Copy out the data below verbatim.

** begin Data section **

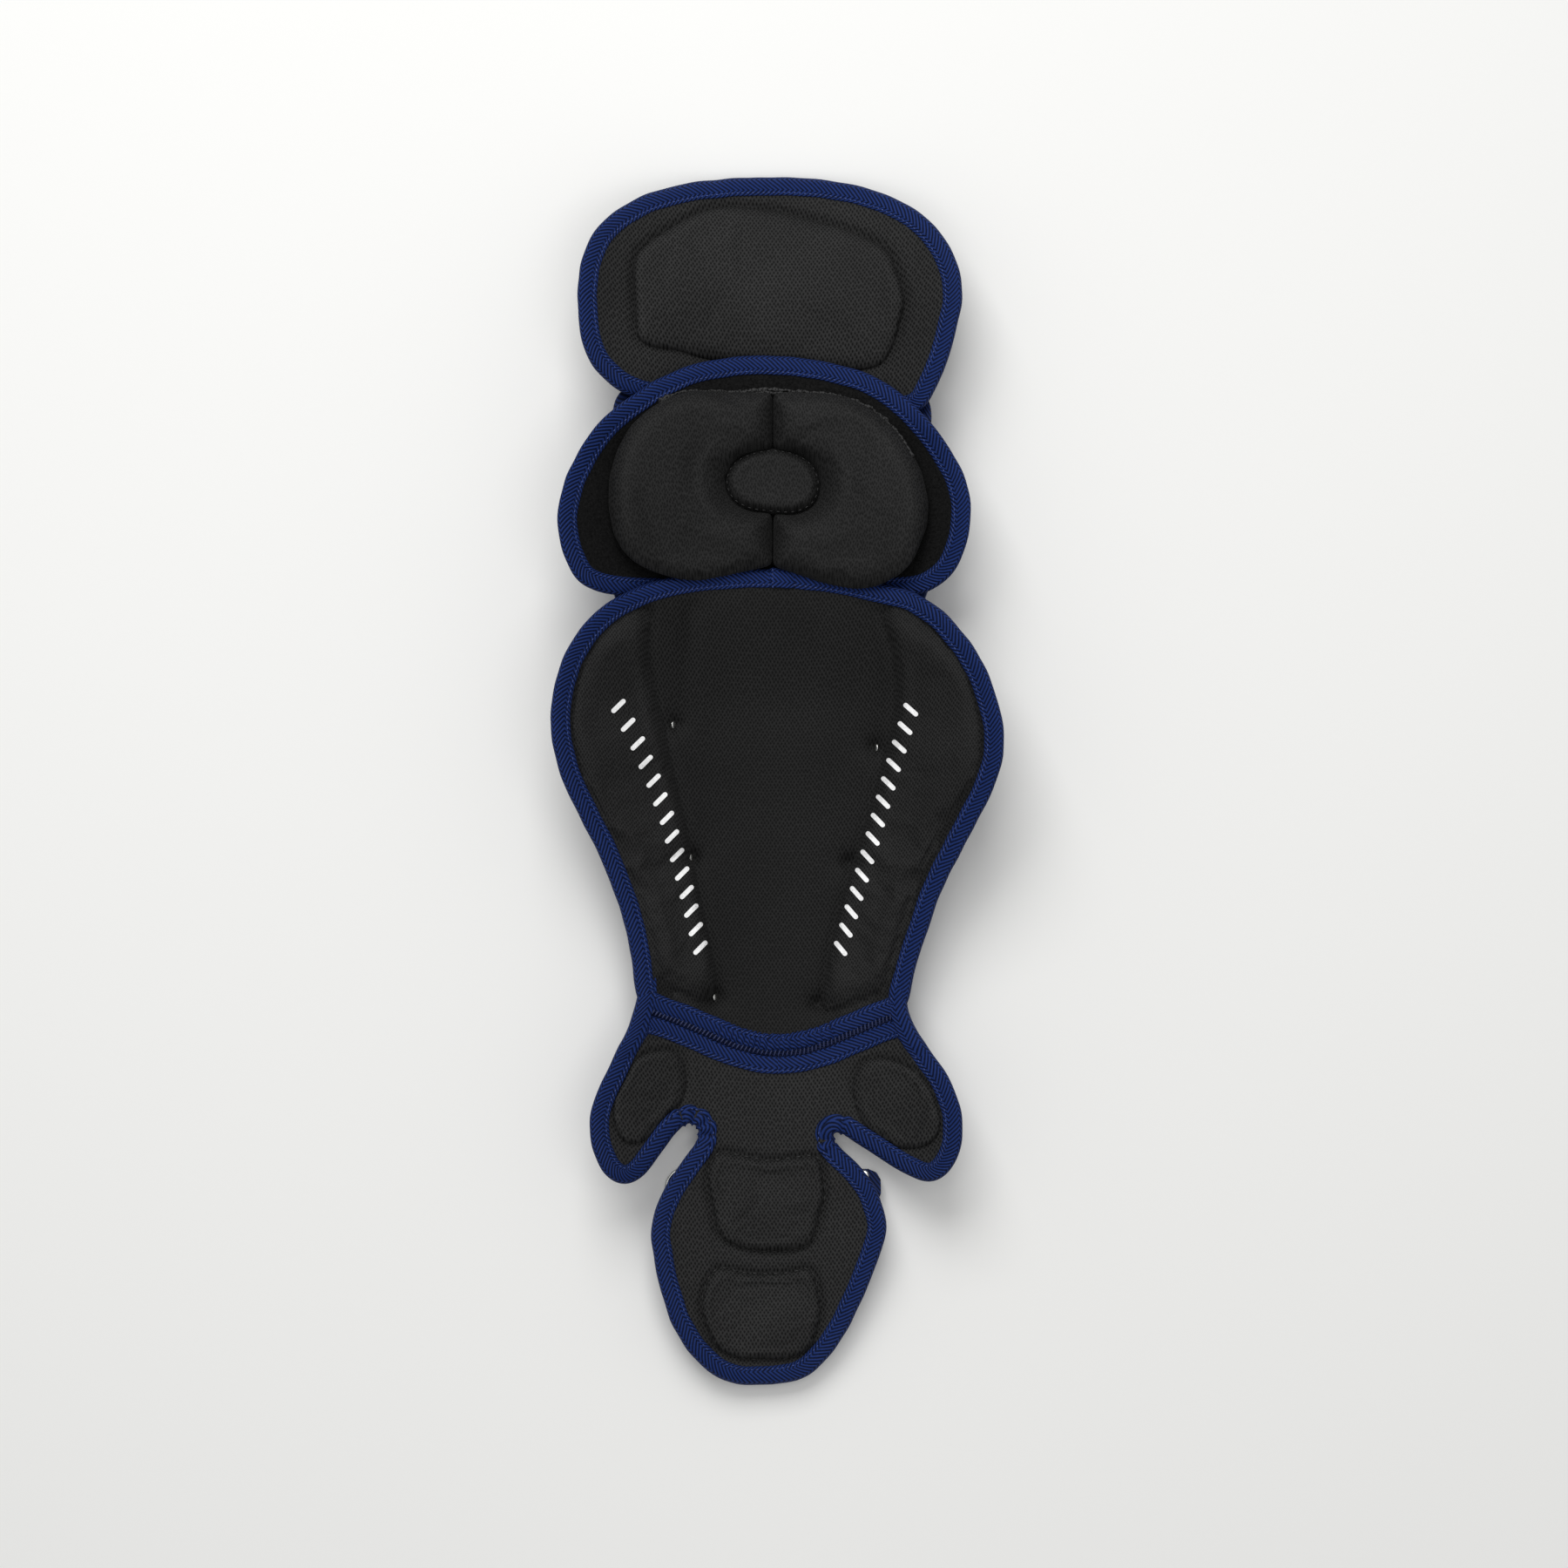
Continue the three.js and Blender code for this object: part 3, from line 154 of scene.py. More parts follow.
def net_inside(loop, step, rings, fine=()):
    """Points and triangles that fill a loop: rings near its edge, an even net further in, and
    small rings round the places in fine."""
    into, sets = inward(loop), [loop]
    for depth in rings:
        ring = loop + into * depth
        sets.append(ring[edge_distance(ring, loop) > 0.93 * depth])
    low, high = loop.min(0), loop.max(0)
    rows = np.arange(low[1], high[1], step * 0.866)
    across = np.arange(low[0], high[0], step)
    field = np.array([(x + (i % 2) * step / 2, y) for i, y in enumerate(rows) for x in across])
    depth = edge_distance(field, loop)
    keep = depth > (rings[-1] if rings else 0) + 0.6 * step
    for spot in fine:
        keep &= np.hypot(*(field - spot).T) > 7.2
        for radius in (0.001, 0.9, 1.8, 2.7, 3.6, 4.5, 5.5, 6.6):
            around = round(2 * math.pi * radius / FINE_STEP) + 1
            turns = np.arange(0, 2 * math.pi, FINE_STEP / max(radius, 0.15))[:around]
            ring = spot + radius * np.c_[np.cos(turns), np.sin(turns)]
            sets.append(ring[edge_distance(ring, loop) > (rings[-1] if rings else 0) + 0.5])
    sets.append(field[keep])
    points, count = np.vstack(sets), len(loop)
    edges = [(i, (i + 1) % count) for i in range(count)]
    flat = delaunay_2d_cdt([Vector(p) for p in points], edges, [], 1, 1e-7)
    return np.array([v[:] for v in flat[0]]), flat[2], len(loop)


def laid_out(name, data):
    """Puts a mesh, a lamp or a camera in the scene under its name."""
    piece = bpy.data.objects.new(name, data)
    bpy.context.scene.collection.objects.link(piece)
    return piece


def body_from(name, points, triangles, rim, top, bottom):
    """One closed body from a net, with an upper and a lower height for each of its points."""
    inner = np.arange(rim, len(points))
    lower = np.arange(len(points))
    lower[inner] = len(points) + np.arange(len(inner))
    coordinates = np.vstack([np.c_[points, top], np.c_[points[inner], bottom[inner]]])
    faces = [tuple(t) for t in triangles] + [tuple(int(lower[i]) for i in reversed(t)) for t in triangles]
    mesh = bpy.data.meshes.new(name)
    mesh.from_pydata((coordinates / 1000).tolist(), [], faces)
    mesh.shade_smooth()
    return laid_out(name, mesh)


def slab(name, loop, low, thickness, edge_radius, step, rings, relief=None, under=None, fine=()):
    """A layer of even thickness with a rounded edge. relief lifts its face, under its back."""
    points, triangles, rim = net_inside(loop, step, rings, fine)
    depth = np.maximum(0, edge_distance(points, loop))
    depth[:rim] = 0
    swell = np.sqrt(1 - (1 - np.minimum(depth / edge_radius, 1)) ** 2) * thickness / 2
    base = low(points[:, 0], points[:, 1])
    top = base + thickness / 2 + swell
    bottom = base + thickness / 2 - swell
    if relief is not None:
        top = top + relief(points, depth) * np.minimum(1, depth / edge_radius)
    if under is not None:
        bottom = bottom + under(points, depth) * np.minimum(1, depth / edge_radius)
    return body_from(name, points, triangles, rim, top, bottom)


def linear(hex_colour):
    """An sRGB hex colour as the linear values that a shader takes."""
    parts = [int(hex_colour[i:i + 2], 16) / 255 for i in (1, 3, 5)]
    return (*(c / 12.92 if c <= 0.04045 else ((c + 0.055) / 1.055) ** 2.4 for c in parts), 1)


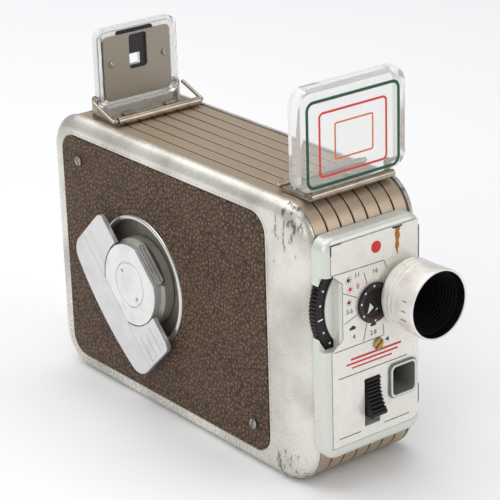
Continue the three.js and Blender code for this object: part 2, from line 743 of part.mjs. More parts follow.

** end Data section **

## Answer for this exercise
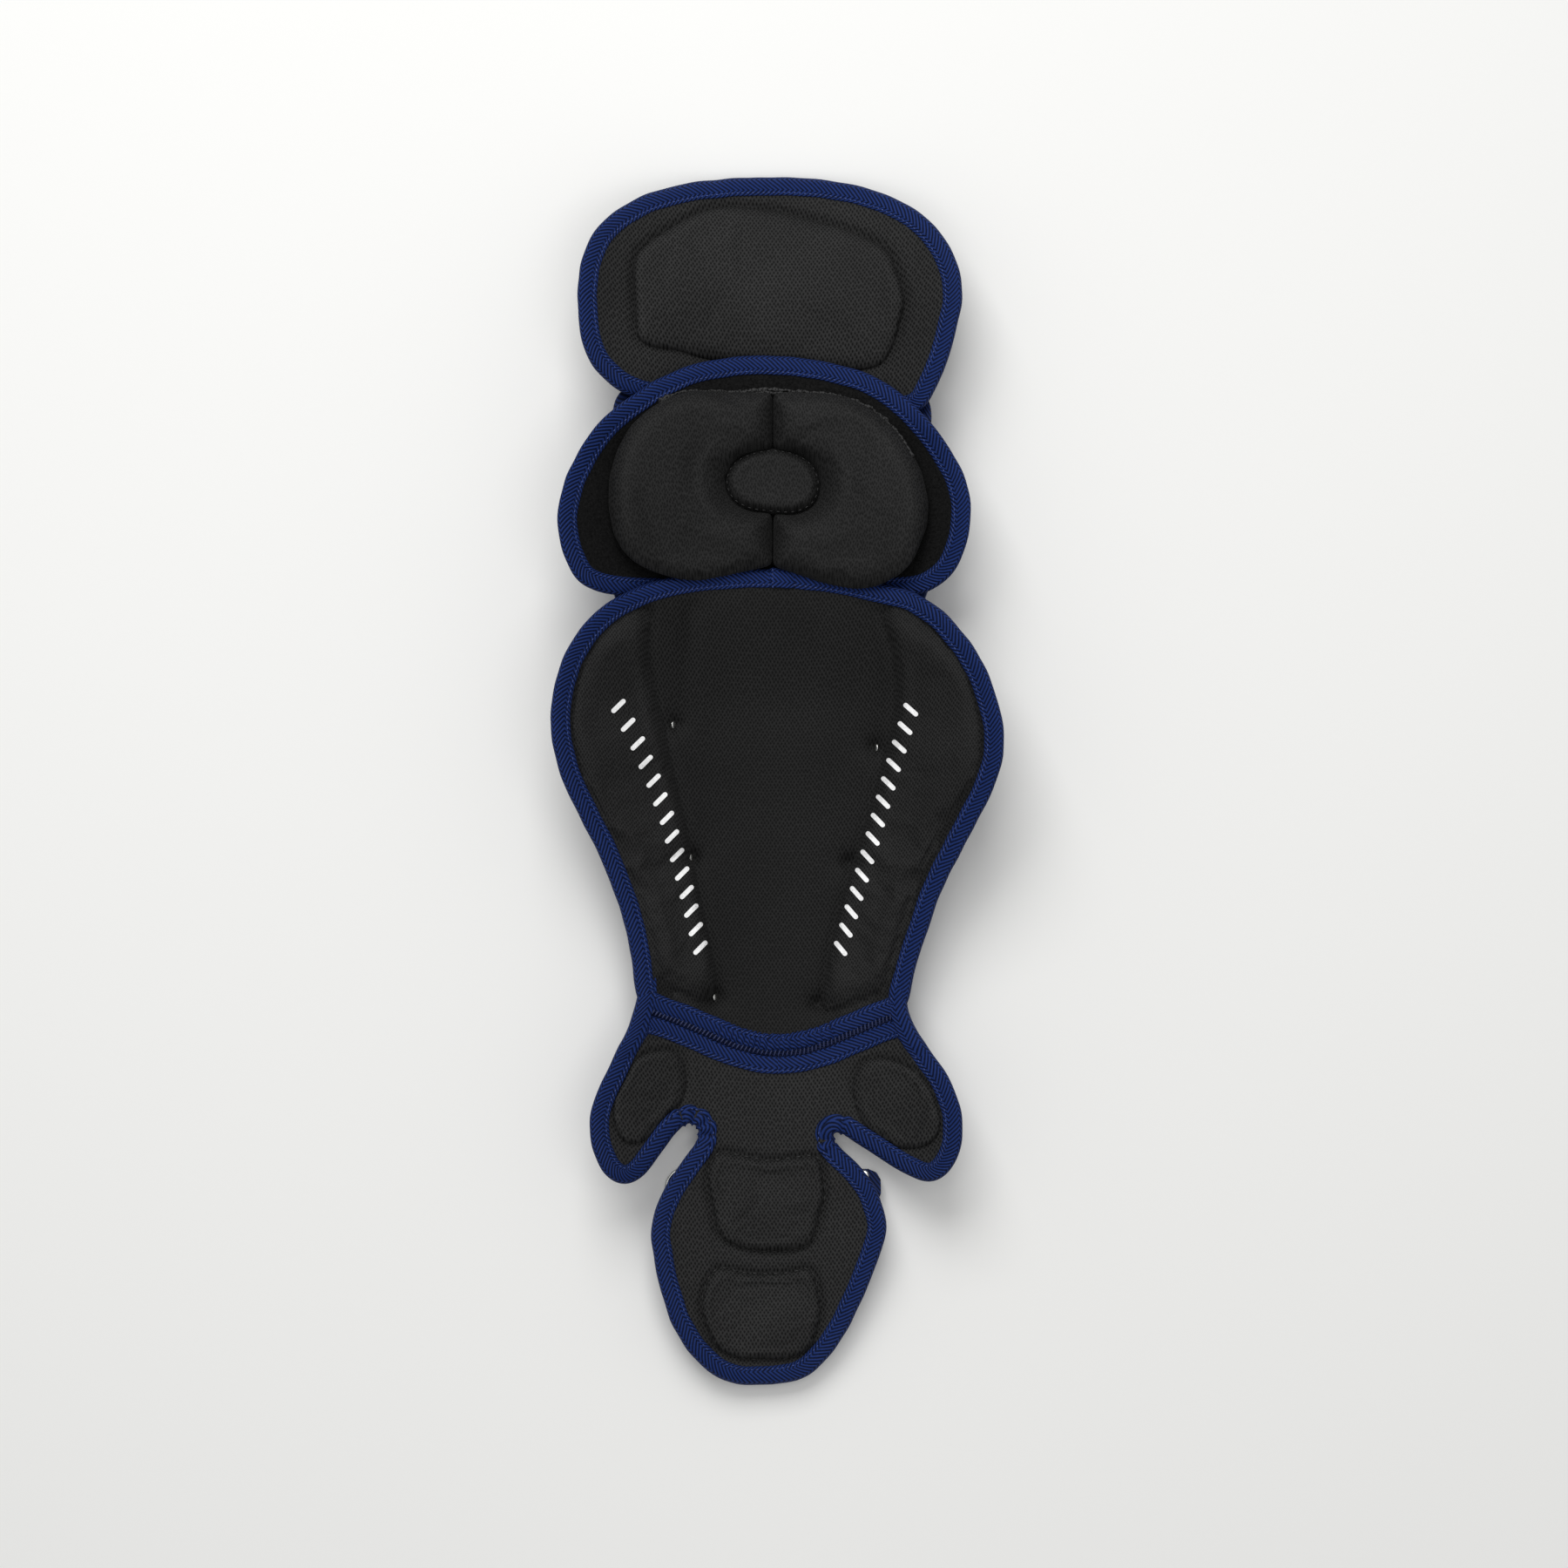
Continue the three.js and Blender code for this object: part 3, from line 154 of scene.py. More parts follow.
def net_inside(loop, step, rings, fine=()):
    """Points and triangles that fill a loop: rings near its edge, an even net further in, and
    small rings round the places in fine."""
    into, sets = inward(loop), [loop]
    for depth in rings:
        ring = loop + into * depth
        sets.append(ring[edge_distance(ring, loop) > 0.93 * depth])
    low, high = loop.min(0), loop.max(0)
    rows = np.arange(low[1], high[1], step * 0.866)
    across = np.arange(low[0], high[0], step)
    field = np.array([(x + (i % 2) * step / 2, y) for i, y in enumerate(rows) for x in across])
    depth = edge_distance(field, loop)
    keep = depth > (rings[-1] if rings else 0) + 0.6 * step
    for spot in fine:
        keep &= np.hypot(*(field - spot).T) > 7.2
        for radius in (0.001, 0.9, 1.8, 2.7, 3.6, 4.5, 5.5, 6.6):
            around = round(2 * math.pi * radius / FINE_STEP) + 1
            turns = np.arange(0, 2 * math.pi, FINE_STEP / max(radius, 0.15))[:around]
            ring = spot + radius * np.c_[np.cos(turns), np.sin(turns)]
            sets.append(ring[edge_distance(ring, loop) > (rings[-1] if rings else 0) + 0.5])
    sets.append(field[keep])
    points, count = np.vstack(sets), len(loop)
    edges = [(i, (i + 1) % count) for i in range(count)]
    flat = delaunay_2d_cdt([Vector(p) for p in points], edges, [], 1, 1e-7)
    return np.array([v[:] for v in flat[0]]), flat[2], len(loop)


def laid_out(name, data):
    """Puts a mesh, a lamp or a camera in the scene under its name."""
    piece = bpy.data.objects.new(name, data)
    bpy.context.scene.collection.objects.link(piece)
    return piece


def body_from(name, points, triangles, rim, top, bottom):
    """One closed body from a net, with an upper and a lower height for each of its points."""
    inner = np.arange(rim, len(points))
    lower = np.arange(len(points))
    lower[inner] = len(points) + np.arange(len(inner))
    coordinates = np.vstack([np.c_[points, top], np.c_[points[inner], bottom[inner]]])
    faces = [tuple(t) for t in triangles] + [tuple(int(lower[i]) for i in reversed(t)) for t in triangles]
    mesh = bpy.data.meshes.new(name)
    mesh.from_pydata((coordinates / 1000).tolist(), [], faces)
    mesh.shade_smooth()
    return laid_out(name, mesh)


def slab(name, loop, low, thickness, edge_radius, step, rings, relief=None, under=None, fine=()):
    """A layer of even thickness with a rounded edge. relief lifts its face, under its back."""
    points, triangles, rim = net_inside(loop, step, rings, fine)
    depth = np.maximum(0, edge_distance(points, loop))
    depth[:rim] = 0
    swell = np.sqrt(1 - (1 - np.minimum(depth / edge_radius, 1)) ** 2) * thickness / 2
    base = low(points[:, 0], points[:, 1])
    top = base + thickness / 2 + swell
    bottom = base + thickness / 2 - swell
    if relief is not None:
        top = top + relief(points, depth) * np.minimum(1, depth / edge_radius)
    if under is not None:
        bottom = bottom + under(points, depth) * np.minimum(1, depth / edge_radius)
    return body_from(name, points, triangles, rim, top, bottom)


def linear(hex_colour):
    """An sRGB hex colour as the linear values that a shader takes."""
    parts = [int(hex_colour[i:i + 2], 16) / 255 for i in (1, 3, 5)]
    return (*(c / 12.92 if c <= 0.04045 else ((c + 0.055) / 1.055) ** 2.4 for c in parts), 1)


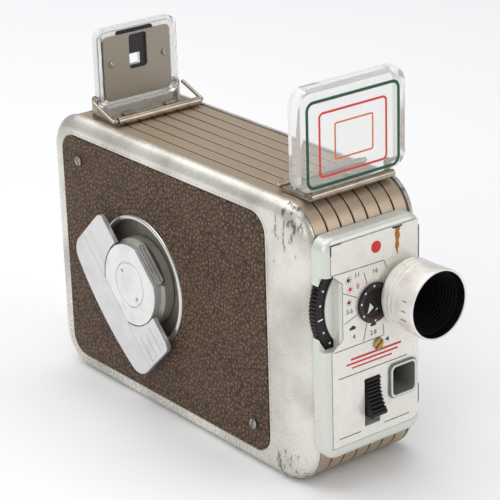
Continue the three.js and Blender code for this object: part 2, from line 743 of part.mjs. More parts follow.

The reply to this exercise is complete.